§ **Data segment**
- - - - - - -

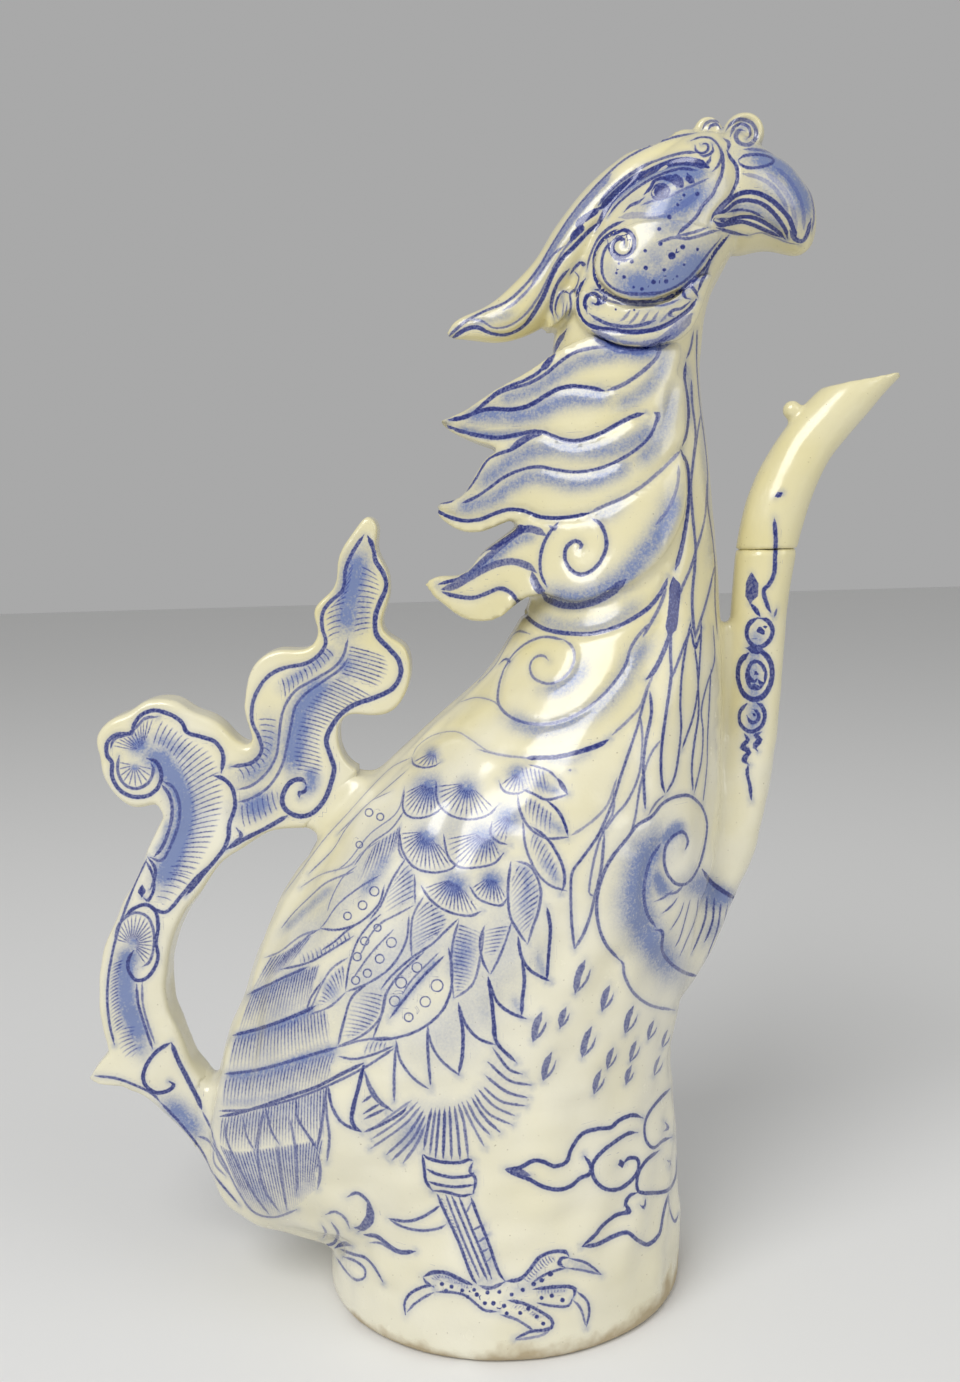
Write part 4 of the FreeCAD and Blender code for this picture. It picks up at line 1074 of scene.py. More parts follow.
wingSheet["lines"] = {
    "covert1Top": (0.9, 0.8, 1150, 240, 1222, 262, 1262, 296),
    "covert1Tip": (1.8, 0.95, 1260, 292, 1282, 326, 1298, 352),
    "covert1Low": (1, 0.85, 1120, 330, 1170, 350, 1216, 372, 1260, 364, 1298, 352),
    "covert2Top": (1.1, 0.9, 1216, 372, 1260, 412, 1286, 460, 1300, 510),
    "covert2Low": (1, 0.75, 1110, 350, 1122, 420, 1160, 482, 1222, 516, 1300, 512),
    "covert3Out": (1.1, 0.85, 1160, 470, 1216, 512, 1252, 562, 1280, 622, 1286, 682, 1272, 722),
    "covert3In": (0.9, 0.75, 1130, 450, 1142, 552, 1182, 642, 1232, 692, 1298, 714),
    "covert4Out": (1, 0.75, 1100, 600, 1160, 622, 1196, 702, 1190, 782, 1166, 852, 1148, 912),
    "covert4In": (1, 0.8, 1086, 602, 1075, 702, 1082, 802, 1112, 862, 1148, 912),
    "covert5Out": (1.3, 0.95, 1220, 770, 1233, 852, 1226, 952, 1220, 1050),
    "covert5In": (1.2, 0.9, 1112, 880, 1126, 960, 1162, 1012, 1236, 1052),
    "covert6Out": (0.9, 0.75, 1090, 822, 1072, 882, 1042, 962, 1010, 1022),
    "covert6In": (1, 0.8, 988, 842, 970, 902, 980, 972, 1005, 1022),
    "covert7Out": (1.3, 0.9, 1126, 962, 1136, 1042, 1128, 1122, 1126, 1184),
    "covert7In": (1.2, 0.9, 1005, 1050, 1032, 1122, 1082, 1166, 1150, 1192),
    "covert8Out": (1.4, 0.95, 1000, 1028, 1013, 1112, 1021, 1192, 1030, 1284),
    "covert8In": (1.1, 0.85, 890, 1130, 912, 1202, 962, 1262, 1030, 1288),
    "covert9Out": (1.3, 0.9, 890, 1130, 906, 1232, 905, 1322, 890, 1400),
    "covert9In": (1, 0.8, 775, 1232, 792, 1292, 832, 1352, 896, 1402),
    "covert10Out": (1.1, 0.85, 776, 1212, 776, 1312, 786, 1440),
    "covert10In": (1, 0.8, 655, 1262, 672, 1342, 722, 1412, 786, 1456),
    "covert11Out": (1.1, 0.8, 656, 1290, 650, 1402, 650, 1500),
    "covert11In": (1, 0.8, 532, 1372, 562, 1442, 602, 1502, 652, 1540),
    "covert12Out": (1.3, 0.9, 534, 1362, 512, 1462, 490, 1568),
    "covert12In": (1, 0.8, 402, 1432, 412, 1502, 446, 1568),
    "covert13": (1, 0.8, 402, 1432, 388, 1500, 380, 1568),
    "ringLeftA": (0.9, 0.8, 600, 800, 556, 840, 512, 902, 482, 992, 468, 1090),
    "ringRightA": (0.9, 0.75, 706, 800, 694, 902, 642, 992, 562, 1052, 470, 1090),
    "ringAxisA": (0.8, 0.7, 652, 852, 560, 950, 490, 1050),
    "ringLeftB": (0.9, 0.8, 762, 940, 682, 1012, 622, 1092, 600, 1182, 570, 1265),
    "ringRightB": (1, 0.85, 852, 920, 866, 1002, 860, 1092, 820, 1172, 742, 1232, 652, 1262, 570,
        1270),
    "ringAxisB": (1, 0.85, 842, 950, 742, 1050, 632, 1190),
    "ringAxisB2": (0.7, 0.7, 820, 940, 720, 1040, 680, 1100),
    "ringLeftC": (0.8, 0.7, 600, 652, 520, 700, 442, 762, 392, 832, 372, 854),
    "ringRightC": (0.9, 0.8, 614, 690, 592, 762, 522, 830, 442, 857, 374, 853),
    "ringTopC": (0.7, 0.65, 510, 620, 460, 660, 420, 730, 400, 790),
    "quill1": (0.9, 0.75, 694, 590, 642, 672, 602, 762, 560, 820),
    "quill1Edge": (0.9, 0.75, 726, 650, 728, 762),
    "quill1Low": (0.8, 0.7, 728, 764, 662, 800, 602, 832, 560, 880, 520, 960),
    "quill2": (0.9, 0.7, 762, 730, 722, 802, 712, 882, 716, 960),
    "quill2Right": (0.9, 0.8, 890, 816, 832, 872, 790, 912, 716, 962, 640, 1030, 600, 1080),
    "quill3Left": (0.9, 0.75, 892, 820, 870, 902, 862, 1002, 872, 1112),
    "quill3Right": (0.9, 0.7, 985, 850, 972, 960, 942, 1062, 872, 1116),
    "quill4Left": (1, 0.8, 560, 1050, 492, 1110, 462, 1200, 440, 1292),
    "quill4Right": (0.9, 0.75, 622, 1080, 604, 1172, 560, 1230, 500, 1268, 440, 1292),
    "quill5": (0.9, 0.75, 440, 1296, 520, 1272, 602, 1262, 656, 1262),
    "quill5Low": (0.9, 0.8, 440, 1330, 502, 1340, 580, 1320, 650, 1290),
    "quill6": (0.8, 0.65, 480, 960, 420, 1000, 380, 1060, 340, 1150, 326, 1180),
    "quill7": (0.8, 0.7, 470, 1090, 440, 1120, 400, 1150, 330, 1176),
    "quill8": (0.9, 0.8, 500, 880, 420, 930, 330, 980, 226, 1006),
    "quill8Top": (0.8, 0.7, 230, 1004, 270, 940, 330, 880, 372, 856),
    "quill9": (0.9, 0.8, 540, 820, 480, 856, 430, 900, 370, 940),
    "band0": (1, 0.6, 226, 856, 270, 800, 330, 740, 400, 680, 500, 640),
    "band0Low": (0.9, 0.6, 166, 962, 222, 940, 300, 882, 372, 856),
    "band1": (1.2, 0.8, 100, 1102, 180, 1064, 252, 1030, 330, 996),
    "band2": (1.5, 0.85, 48, 1252, 150, 1226, 252, 1190, 322, 1160, 360, 1140),
    "band3": (1.2, 0.8, 16, 1396, 122, 1384, 222, 1360, 322, 1330, 440, 1296),
    "band4": (1, 0.8, -4, 1534, 102, 1530, 202, 1510, 302, 1480, 402, 1440, 540, 1372, 650, 1300),
    "band2Edge": (1, 0.8, 322, 1160, 340, 1110, 380, 1050),
    "backLine1": (0.8, 0.5, 716, 214, 640, 252, 560, 330, 470, 430, 380, 530, 300, 640, 240, 720),
    "backLine2": (0.8, 0.6, 700, 260, 620, 330, 540, 400, 470, 480, 420, 560, 330, 650),
    "backLine3": (0.8, 0.6, 690, 320, 660, 420, 560, 500, 480, 600, 430, 640),
    "backLine4": (1, 0.7, 690, 410, 640, 480, 560, 540, 500, 620),
    "backLine5": (0.9, 0.7, 670, 470, 668, 560, 690, 600),
    "backLine6": (0.8, 0.6, 640, 340, 560, 380, 500, 440, 440, 500),
    "backLine7": (0.8, 0.5, 600, 520, 530, 570, 480, 620, 380, 650, 300, 700),
    "topArc": (0.6, 0.45, 716, 214, 740, 170, 800, 130, 880, 118, 940, 150, 1000, 190, 1080, 208,
        1160, 216),
}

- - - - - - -

§ **Request**
Without leaving anything out, quote all the data.

§ **Response to the task**
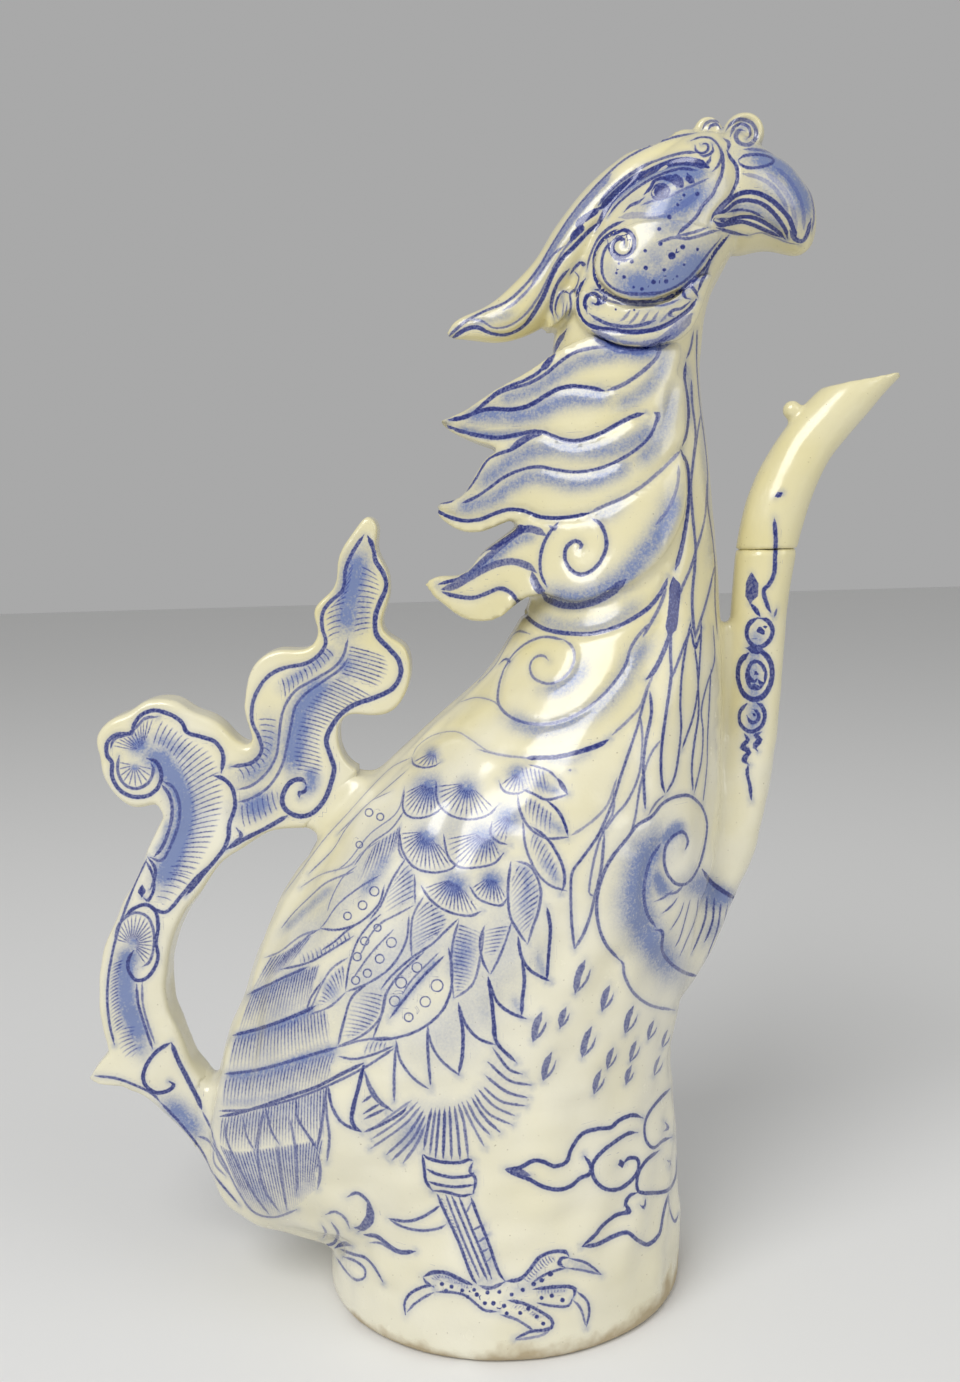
Write part 4 of the FreeCAD and Blender code for this picture. It picks up at line 1074 of scene.py. More parts follow.
wingSheet["lines"] = {
    "covert1Top": (0.9, 0.8, 1150, 240, 1222, 262, 1262, 296),
    "covert1Tip": (1.8, 0.95, 1260, 292, 1282, 326, 1298, 352),
    "covert1Low": (1, 0.85, 1120, 330, 1170, 350, 1216, 372, 1260, 364, 1298, 352),
    "covert2Top": (1.1, 0.9, 1216, 372, 1260, 412, 1286, 460, 1300, 510),
    "covert2Low": (1, 0.75, 1110, 350, 1122, 420, 1160, 482, 1222, 516, 1300, 512),
    "covert3Out": (1.1, 0.85, 1160, 470, 1216, 512, 1252, 562, 1280, 622, 1286, 682, 1272, 722),
    "covert3In": (0.9, 0.75, 1130, 450, 1142, 552, 1182, 642, 1232, 692, 1298, 714),
    "covert4Out": (1, 0.75, 1100, 600, 1160, 622, 1196, 702, 1190, 782, 1166, 852, 1148, 912),
    "covert4In": (1, 0.8, 1086, 602, 1075, 702, 1082, 802, 1112, 862, 1148, 912),
    "covert5Out": (1.3, 0.95, 1220, 770, 1233, 852, 1226, 952, 1220, 1050),
    "covert5In": (1.2, 0.9, 1112, 880, 1126, 960, 1162, 1012, 1236, 1052),
    "covert6Out": (0.9, 0.75, 1090, 822, 1072, 882, 1042, 962, 1010, 1022),
    "covert6In": (1, 0.8, 988, 842, 970, 902, 980, 972, 1005, 1022),
    "covert7Out": (1.3, 0.9, 1126, 962, 1136, 1042, 1128, 1122, 1126, 1184),
    "covert7In": (1.2, 0.9, 1005, 1050, 1032, 1122, 1082, 1166, 1150, 1192),
    "covert8Out": (1.4, 0.95, 1000, 1028, 1013, 1112, 1021, 1192, 1030, 1284),
    "covert8In": (1.1, 0.85, 890, 1130, 912, 1202, 962, 1262, 1030, 1288),
    "covert9Out": (1.3, 0.9, 890, 1130, 906, 1232, 905, 1322, 890, 1400),
    "covert9In": (1, 0.8, 775, 1232, 792, 1292, 832, 1352, 896, 1402),
    "covert10Out": (1.1, 0.85, 776, 1212, 776, 1312, 786, 1440),
    "covert10In": (1, 0.8, 655, 1262, 672, 1342, 722, 1412, 786, 1456),
    "covert11Out": (1.1, 0.8, 656, 1290, 650, 1402, 650, 1500),
    "covert11In": (1, 0.8, 532, 1372, 562, 1442, 602, 1502, 652, 1540),
    "covert12Out": (1.3, 0.9, 534, 1362, 512, 1462, 490, 1568),
    "covert12In": (1, 0.8, 402, 1432, 412, 1502, 446, 1568),
    "covert13": (1, 0.8, 402, 1432, 388, 1500, 380, 1568),
    "ringLeftA": (0.9, 0.8, 600, 800, 556, 840, 512, 902, 482, 992, 468, 1090),
    "ringRightA": (0.9, 0.75, 706, 800, 694, 902, 642, 992, 562, 1052, 470, 1090),
    "ringAxisA": (0.8, 0.7, 652, 852, 560, 950, 490, 1050),
    "ringLeftB": (0.9, 0.8, 762, 940, 682, 1012, 622, 1092, 600, 1182, 570, 1265),
    "ringRightB": (1, 0.85, 852, 920, 866, 1002, 860, 1092, 820, 1172, 742, 1232, 652, 1262, 570,
        1270),
    "ringAxisB": (1, 0.85, 842, 950, 742, 1050, 632, 1190),
    "ringAxisB2": (0.7, 0.7, 820, 940, 720, 1040, 680, 1100),
    "ringLeftC": (0.8, 0.7, 600, 652, 520, 700, 442, 762, 392, 832, 372, 854),
    "ringRightC": (0.9, 0.8, 614, 690, 592, 762, 522, 830, 442, 857, 374, 853),
    "ringTopC": (0.7, 0.65, 510, 620, 460, 660, 420, 730, 400, 790),
    "quill1": (0.9, 0.75, 694, 590, 642, 672, 602, 762, 560, 820),
    "quill1Edge": (0.9, 0.75, 726, 650, 728, 762),
    "quill1Low": (0.8, 0.7, 728, 764, 662, 800, 602, 832, 560, 880, 520, 960),
    "quill2": (0.9, 0.7, 762, 730, 722, 802, 712, 882, 716, 960),
    "quill2Right": (0.9, 0.8, 890, 816, 832, 872, 790, 912, 716, 962, 640, 1030, 600, 1080),
    "quill3Left": (0.9, 0.75, 892, 820, 870, 902, 862, 1002, 872, 1112),
    "quill3Right": (0.9, 0.7, 985, 850, 972, 960, 942, 1062, 872, 1116),
    "quill4Left": (1, 0.8, 560, 1050, 492, 1110, 462, 1200, 440, 1292),
    "quill4Right": (0.9, 0.75, 622, 1080, 604, 1172, 560, 1230, 500, 1268, 440, 1292),
    "quill5": (0.9, 0.75, 440, 1296, 520, 1272, 602, 1262, 656, 1262),
    "quill5Low": (0.9, 0.8, 440, 1330, 502, 1340, 580, 1320, 650, 1290),
    "quill6": (0.8, 0.65, 480, 960, 420, 1000, 380, 1060, 340, 1150, 326, 1180),
    "quill7": (0.8, 0.7, 470, 1090, 440, 1120, 400, 1150, 330, 1176),
    "quill8": (0.9, 0.8, 500, 880, 420, 930, 330, 980, 226, 1006),
    "quill8Top": (0.8, 0.7, 230, 1004, 270, 940, 330, 880, 372, 856),
    "quill9": (0.9, 0.8, 540, 820, 480, 856, 430, 900, 370, 940),
    "band0": (1, 0.6, 226, 856, 270, 800, 330, 740, 400, 680, 500, 640),
    "band0Low": (0.9, 0.6, 166, 962, 222, 940, 300, 882, 372, 856),
    "band1": (1.2, 0.8, 100, 1102, 180, 1064, 252, 1030, 330, 996),
    "band2": (1.5, 0.85, 48, 1252, 150, 1226, 252, 1190, 322, 1160, 360, 1140),
    "band3": (1.2, 0.8, 16, 1396, 122, 1384, 222, 1360, 322, 1330, 440, 1296),
    "band4": (1, 0.8, -4, 1534, 102, 1530, 202, 1510, 302, 1480, 402, 1440, 540, 1372, 650, 1300),
    "band2Edge": (1, 0.8, 322, 1160, 340, 1110, 380, 1050),
    "backLine1": (0.8, 0.5, 716, 214, 640, 252, 560, 330, 470, 430, 380, 530, 300, 640, 240, 720),
    "backLine2": (0.8, 0.6, 700, 260, 620, 330, 540, 400, 470, 480, 420, 560, 330, 650),
    "backLine3": (0.8, 0.6, 690, 320, 660, 420, 560, 500, 480, 600, 430, 640),
    "backLine4": (1, 0.7, 690, 410, 640, 480, 560, 540, 500, 620),
    "backLine5": (0.9, 0.7, 670, 470, 668, 560, 690, 600),
    "backLine6": (0.8, 0.6, 640, 340, 560, 380, 500, 440, 440, 500),
    "backLine7": (0.8, 0.5, 600, 520, 530, 570, 480, 620, 380, 650, 300, 700),
    "topArc": (0.6, 0.45, 716, 214, 740, 170, 800, 130, 880, 118, 940, 150, 1000, 190, 1080, 208,
        1160, 216),
}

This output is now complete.